Third thing was using the three day weekend (Veterans' Day on Friday) to the best of my abilities. Which meant sleeping in, having relaxing mornings, seeing friends on Saturday, and getting lots of chores done on Sunday. Which is not how I'd expect most other folks to do self-care. But, doing chores around my home allowed me to impose my idea of order on my personal space. So that's helpful.

Oh, and I started reading The Unreal and The Real: The Short Stories of Ursula K. Le Guin.

For me (and I fully expect everyone's self-care to look different) distraction, imposing order, and reading formed the core of my self-care plan. Distraction got me to stop continually thinking about what was upsetting me.

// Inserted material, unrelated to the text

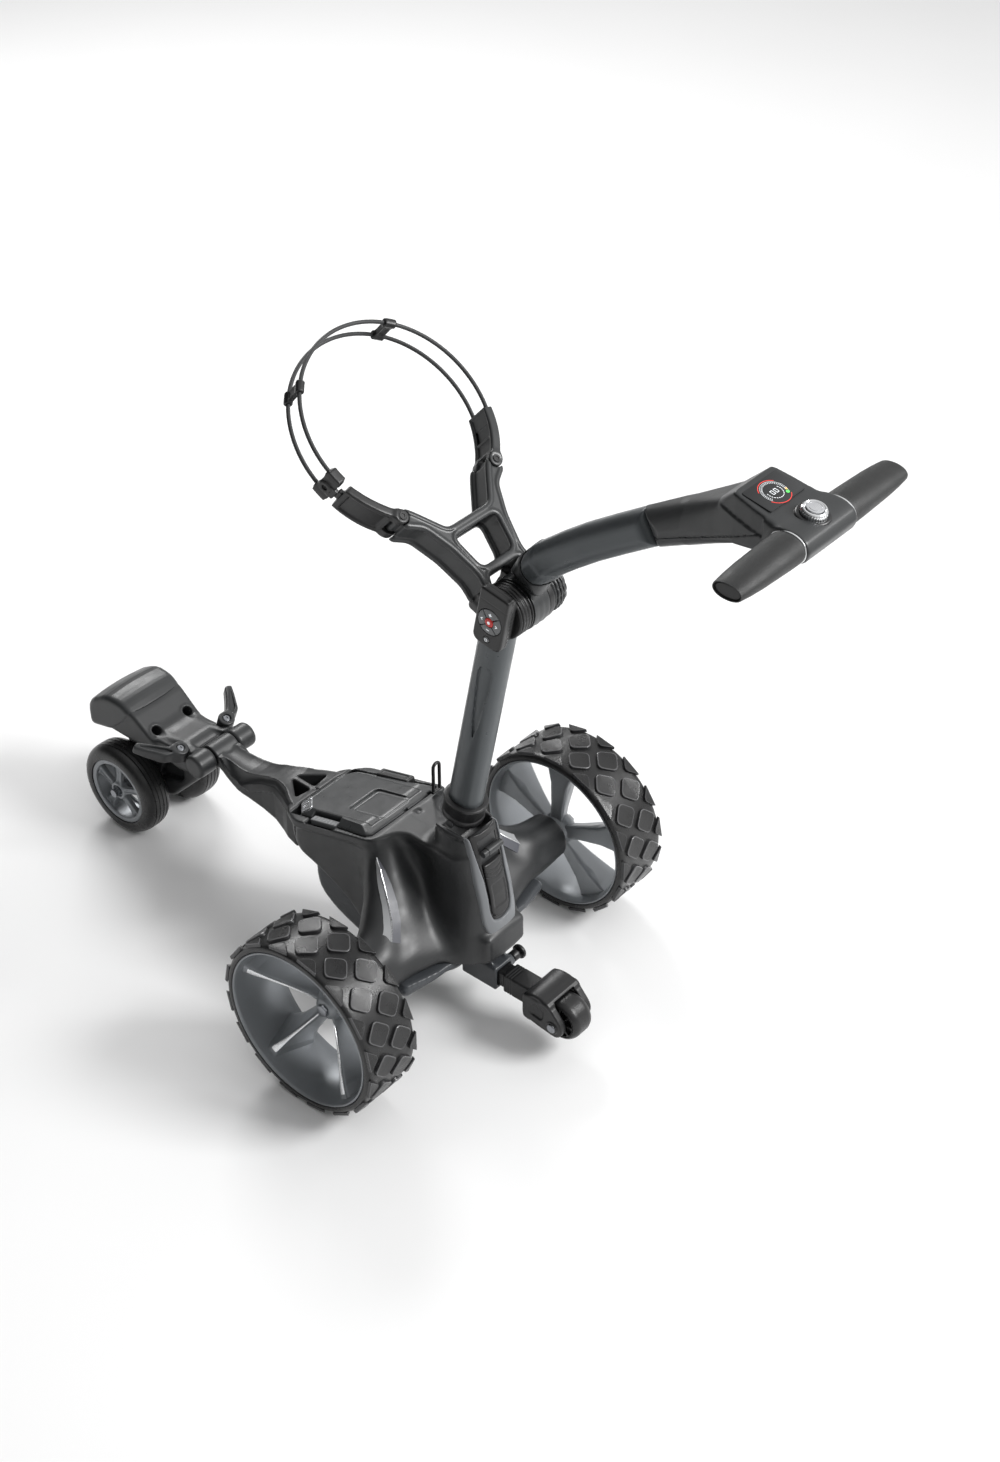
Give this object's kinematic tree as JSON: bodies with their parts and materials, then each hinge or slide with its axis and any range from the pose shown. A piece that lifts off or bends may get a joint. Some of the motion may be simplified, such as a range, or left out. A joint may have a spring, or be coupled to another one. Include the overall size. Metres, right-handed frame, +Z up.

See, my brain likes to try and make plans to deal or work around 'the problem.' But when the problem is something that I don't have enough information to deal with or it's just going to take time, then the Hamster Wheel of Despair(tm) comes into play. The Hamster Wheel is my brain continuously grinding away on one thought track without making any progress towards a solution; sometimes it is itself the actual problem. So that's when I need to break my brain out of that thought pattern by distraction for at least a few hours. Sometimes concentrating on deep breathing will break a Hamster Wheel in the making. If I catch it early enough. Imposing order on my home through chores lets me feel like I have some control over my life. Also I like the visuals of stuff being put away better, so it makes for more pleasant surroundings. 

The reading just makes me happy. I haven't been reading for pleasure enough (it's never enough...) this year. Starting a new book by an author I love just feels good.

How do y'all deal with your own Hamsters?